As in many states, politics in Missouri can be quite entertaining. In this case, the Attorney General has launched an inquiry into Governor Eric Greitens’ veteran charity which places the Republican Party’s top senate recruit in Missouri on a potential collision course with the state’s Republican governor. The governor is currently facing a felony indictment in St. Louis over an alleged black mailing. A press release from the Missouri Attorney General’s office says “the Attorney General’s Office has an open inquiry into the charitable activities of The Mission Continues, pursuant to the AGO’s enforcement responsibilities under the consumer protection and charitable registration and reporting laws.”
Commentary: The issue in the veterans’ organization is the improper use by Greitens, the candidate, of the charity’s donor file to raise money for his political campaign.
Following the tragedy in Las Vegas, a GoFundMe account was established that raised $31.5 million. The administrator of the fund has announced plans to pay $275,000 to the families of each of the 58 people killed in the tragedy. In addition, the fund will pay a maximum amount of $275,000 to another 10 people who were paralyzed or suffered permanent brain damage in the October shooting. A number of people who were not seriously injured also made claims. A total of 532 people will receive some form of compensation.

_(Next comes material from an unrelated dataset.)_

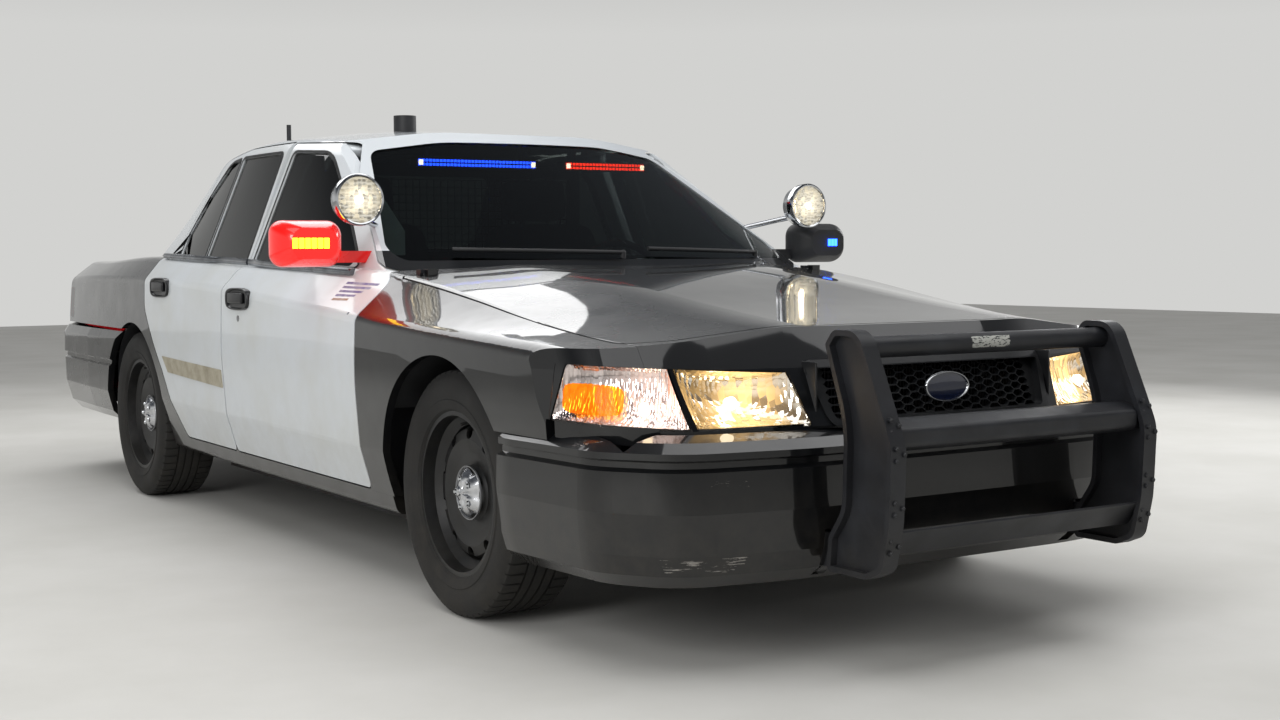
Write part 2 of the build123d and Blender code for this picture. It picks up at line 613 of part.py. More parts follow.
# Frame: rails that step out under the cabin and up over the rear axle, with cross-members
rail_side = [(2440, 150), (2520, 150), (2690, 440), (3150, 440), (3300, 325), (4150, 325), (4150, 395), (3310, 395),
             (3180, 515), (2660, 515), (2501, 234.7), (2440, 234.7)]
left_rail = [
    slab(400, 470, -900, 400, 250, 340),
    slab(400, 470, 380, 460, 150, 340),
    slab(400, 690, 440, 520, 150, 234.7),
    slab(620, 690, 440, 2500, 150, 234.7),
    slab(470, 690, 2440, 2510, 150, 234.7),
    side_prism(rail_side, [4] * len(rail_side), 470, 540),
]
frame_rails = merged(left_rail + [mirrored(piece) for piece in left_rail] + [
    slab(-470, 470, -900, -840, 250, 340),
    slab(-690, 690, 1180, 1260, 150, 190),
    slab(-540, 540, 4090, 4150, 325, 395),
])
engine_block = merged([slab(-250, 250, -640, 120, 250, 730),
                       Pos(0, 632.5, 300) * (Rot(90, 0, 0) * Cylinder(85, 1035))])
drive_shaft = bar_between((0, 1151.5, 300), (0, wheelbase - 177, 340), 36)
tank_and_exhaust = merged([slab(-380, 380, 3345, 3640, 240, rear_floor - 0.3)])

# Inner front wings over the wheels
wing = wheel_cylinder(0, arch_radius + arch_clearance + 8, 492, 945) \
    - wheel_cylinder(0, arch_radius + arch_clearance, 480, 1100)
wing = (wing & slab(0, 1000, -500, 500, 560, 800)) & whole_skin
apron = slab(484, 492, -640, 504.7, 345, 745) - wheel_cylinder(0, 330, 400, 600)
wheelhouse = solid_of(Part() + [wing, apron])

# Inside
dashboard = side_prism([(533.3, 690), (720, 640), (960, 700), (985, 800), (930, 890), (760, 922), (533.3, 900)],
                       [2, 40, 50, 40, 60, 60, 2], -755, 755)
seat_outline = [(1240, 260.3), (1700, 260.3), (1790, 560), (1905, 1150), (1800, 1165), (1650, 590), (1230, 560)]
front_seat = side_prism(seat_outline, [30, 20, 200, 50, 50, 60, 60], 130, 640)
rear_seat = side_prism([(2120, 260.3), (2479.7, 260.3), (2479.7, 575.3), (2739.7, 575.3), (2739.7, 935), (2660, 935),
                        (2600, 650), (2120, 610)], [10, 0, 0, 0, 20, 50, 60, 60], -628, 628) \
    - slab(-112.3, 112.3, 2000, 2490, 200, 402.3)
partition_frame = slab(-660, 660, 1955, 1975, 402.3, 1370) - slab(-610, 610, 1900, 2000, 800, 1320)
wheel_rim = Pos(380, 1140, 880) * (Rot(65, 0, 0) * Torus(185, 14))
column = bar_between((380, 940, 790), (380, 1140, 880), 26) - Pos(0, seat, 0) * dashboard
spokes = Pos(380, 1140, 880) * (Rot(65, 0, 0) * Box(360, 30, 14))
steering_wheel = merged([wheel_rim, column, spokes])

# Outside fittings
mirror_sections = [(0, 150, 96), (40, 205, 128), (115, 215, 140), (130, 200, 128)]
mirror_centre = (1015, 735, 1045)
mirror_shell = loft([Plane.XZ.offset(-(mirror_centre[1] + y)) * Pos(mirror_centre[0], mirror_centre[2])
                     * RectangleRounded(w, h, 40) for y, w, h in mirror_sections])
mirror_arm = slab(780, 930, 820, 860, 985, 1022)
left_mirror = solid_of(Part() + [mirror_shell, mirror_arm - Pos(0.3, 0, 0) * whole_outer])

spot_centre = (885, 691, 1180)
spot_profile = [(0, 0), (73, 0), (80, 6), (80, 24), (70, 60), (42, 98), (0, 112)]
spot_head = Pos(*spot_centre) * (Rot(-90, 0, 0) * revolve(Plane.XZ * make_face(Polyline(*spot_profile, close=True)),
                                                          Axis.Z))
spot_stem = bar_between((872, 780, 1140), (740, 893, 1102), 10)
left_spotlight = solid_of(Part() + [spot_head, bar_between((885, 760, 1175), (872, 782, 1138), 12), spot_stem]
                          - Pos(0.3, 0, 0.3) * whole_outer)

light_bar_z = 1318
visor_bars = []
for x0, x1 in ((-420, 70), (180, 560)):
    bar = slab(x0, x1, 1264, 1314, light_bar_z, light_bar_z + 32)
    ceiling = inner_form
    hangers = [slab(x, x + 20, 1275, 1305, light_bar_z, 1470) for x in (x0 + 40, x1 - 60)]
    hangers = [hanger & (ceiling if hanger.center().X > 0 else mirrored(ceiling)) for hanger in hangers]
    visor_bars.append(solid_of(Part() + [bar] + hangers))

antenna_parts = []
for x, y, radius, height in ((-512, 2250, 9, 60), (-288, 1640, 42, 22)):
    mast = Pos(x, y, 1440) * Cylinder(radius, 90, align=(Align.CENTER, Align.CENTER, Align.MIN))
    antenna_parts.append(mast - mirrored(Pos(0, 0, 0.3) * whole_outer))


def screen_point(x, z, out):
    """A point on the windshield, so far in front of it."""
    slope = (screen_high[0] - screen_low[0]) / (screen_high[1] - screen_low[1])
    y = screen_low[0] + (z - screen_low[1]) * slope + screen_sweep * (x / glass_side) ** 2
    return (x, y - out * sin(radians(28.5)), z + out * cos(radians(28.5)))


wipers = []
for pivot_x, tip_x in ((560, 40), (-70, -600)):
    middle_x = (pivot_x + tip_x) / 2
    path = ThreePointArc(screen_point(pivot_x, 1000, 14), screen_point(middle_x, 1006, 14),
                         screen_point(tip_x, 1012, 14))
    ground = outside if pivot_x > 0 else mirrored(outside)
    spindle = Pos(*(path @ 0)) * Cylinder(9, 90, align=(Align.CENTER, Align.CENTER, Align.MAX)) - ground
    wipers.append(solid_of(Part() + [sweep(Plane(origin=path @ 0, z_dir=path % 0) * Circle(7), path),
                                     Pos(*(path @ 0)) * Sphere(9), spindle]))

nodes = {
    "body_shell": body_shell,
    "firewall": firewall,
    "centre_pillars": Compound(both(centre_pillar)),
    "floor_pan": floor_pan,
    "rear_wheelhouses": Compound(both(rear_liner)),
    "hood": hood,
    "trunk_lid": trunk_lid,
    "lid_hinges": Compound(both(hood_feet) + both(lid_feet)),
    "front_fenders": Compound(both(left_fender)),
    "inner_wings": Compound(both(wheelhouse)),
    "front_left_door": front_door,
    "front_right_door": mirrored(front_door),
    "rear_left_door": rear_door,
    "rear_right_door": mirrored(rear_door),
    "front_left_glass": front_glass,
    "front_right_glass": mirrored(front_glass),
    "rear_left_glass": rear_glass,
    "rear_right_glass": mirrored(rear_glass),
    "windshield": windshield,
    "rear_window": rear_window,
    "header_panel": header_panel,
    "grille": grille,
    "headlamps": Compound(both(left_headlamp)),
    "tail_lamps": Compound(both(tail_lamp)),
    "front_bumper": front_bumper,
    "rear_bumper": rear_bumper,
    "push_bar": push_bar,
    "left_mirror": left_mirror,
    "right_mirror": mirrored(left_mirror),
    "spotlights": Compound(both(left_spotlight)),
    "visor_light_bars": Compound(visor_bars),
    "antennas": Compound(antenna_parts),
    "wipers": Compound(wipers),
    "left_knuckle": knuckle,
    "right_knuckle": mirrored(knuckle),
    "front_suspension": front_suspension,
    "rear_axle": rear_axle,
    "drive_shaft": drive_shaft,
    "frame_rails": frame_rails,
    "engine_block": engine_block,
    "fuel_tank": tank_and_exhaust,
    "dashboard": dashboard,
    "front_seats": Compound(both(front_seat)),
    "rear_seat": rear_seat,
    "partition": partition_frame,
    "steering_wheel": steering_wheel,
}
for corner, (x, y, side) in wheel_places.items():
    turn = Rot(0, 0, 0) if side > 0 else Rot(0, 0, 180)
    nodes[corner + "_wheel"] = Pos(x, y, axle_height) * (turn * wheel)
    nodes[corner + "_tyre"] = Pos(x, y, axle_height) * (turn * tyre)

os.makedirs("parts", exist_ok=True)
for name, shape in nodes.items():
    export_step(Pos(0, -origin_station, 0) * shape, f"parts/{name}.step")
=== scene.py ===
import math
import bmesh
import bpy
from mathutils import Matrix, Vector
from mathutils.bvhtree import BVHTree


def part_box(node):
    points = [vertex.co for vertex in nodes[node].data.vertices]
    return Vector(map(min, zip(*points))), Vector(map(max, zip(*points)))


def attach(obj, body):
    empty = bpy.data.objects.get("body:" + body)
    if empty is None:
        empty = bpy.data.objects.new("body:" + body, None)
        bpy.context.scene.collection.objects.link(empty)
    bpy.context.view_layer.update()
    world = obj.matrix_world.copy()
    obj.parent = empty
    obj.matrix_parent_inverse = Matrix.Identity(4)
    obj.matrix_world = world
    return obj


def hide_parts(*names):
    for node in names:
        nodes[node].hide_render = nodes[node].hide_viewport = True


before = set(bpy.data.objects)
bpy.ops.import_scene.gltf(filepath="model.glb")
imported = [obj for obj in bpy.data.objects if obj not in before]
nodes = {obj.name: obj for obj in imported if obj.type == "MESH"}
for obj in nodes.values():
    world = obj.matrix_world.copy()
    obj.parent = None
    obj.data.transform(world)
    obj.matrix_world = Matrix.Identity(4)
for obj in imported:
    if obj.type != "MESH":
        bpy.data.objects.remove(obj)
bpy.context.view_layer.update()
print("frame loaded:", len(nodes), "nodes")


# Places are given as on the car: millimetres, with y back from the front axle and z up from the ground
def middle(node):
    low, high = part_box(node)
    return (low + high) / 2


axleY = middle("front_left_tyre").y


def at(x, y, z):
    return Vector((x / 1000, axleY + y / 1000, z / 1000))


# Camera, floor and light
camera = {
    "place": (-2959.5, -4133.1, 1005.4),   # from the front axle on the ground, mm
    "yaw": 0.5720,                         # radians, towards +X
    "pitch": 0.0634,                       # radians, downwards
    "roll": -0.0061,
    "lens": 46.78, "sensor": 36,           # mm
    "reach": 200,                          # m
}


def placeCamera(s):
    data = bpy.data.cameras.new("photoCamera")
    data.lens = s["lens"]
    data.sensor_width = s["sensor"]
    data.clip_end = s["reach"]
    eye = bpy.data.objects.new("photoCamera", data)
    bpy.context.scene.collection.objects.link(eye)
    yaw, pitch, roll = s["yaw"], s["pitch"], s["roll"]
    forward = Vector((math.sin(yaw) * math.cos(pitch), math.cos(yaw) * math.cos(pitch), -math.sin(pitch)))
    level = Vector((math.cos(yaw), -math.sin(yaw), 0))
    upright = level.cross(forward)
    right = math.cos(roll) * level + math.sin(roll) * upright
    up = right.cross(forward)
    turn = Matrix((right, up, -forward)).transposed()
    eye.matrix_world = Matrix.Translation(at(*s["place"])) @ turn.to_4x4()
    bpy.context.scene.camera = eye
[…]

An interesting situation concerns the state’s winner of the record Powerball jackpot. In this case, the winner wishes to remain anonymous and signed the ticket in the name of a trust. Most importantly, agents of the winner have announced that she plans to donate as much as $50 million of the amount she received (more than $276 million in a lump sum) to children’s charities over the next several years. The State maintains that the law is clear on the requirement of releasing her name, and failing to publicize her identity could erode trust in the lottery. A court battle is on the horizon.
On March 1st, the Metropolitan Museum of Art began charging $25 admission to anyone from outside the state with the exception of students from New York, Connecticut, or New Jersey.
Commentary: Given the challenge of financial stability that museums face, you can expect that other museums of art, not only in New York, but around the country, will be considering a similar approach.
The Houston chapter of 100 Men Who Give a Damn has adopted a “Shark Tank” approach to charitable giving. The group meets quarterly and invites charities to come to the meetings and make only an oral presentation concerning their need and worthiness of support. Members who attend the meeting put up $100 each with the monies being allocated to those charities deemed the most deserving.
A bipartisan bill has been introduced in Congress to request an appeal of the excised tax on college endowments that could affect more than 30 schools including Harvard, Yale, and Princeton. The tax was created under the tax reform bill in December. There is bipartisan support to undo it.
The IRS has issued a notice reminding potential applicants that they must use the current form, dated January 2018, if applying for tax-exempt status. Under Revenue Procedure 2815-5, the user fees for application for a form 1023 or 1024 have been reduced and are now $600.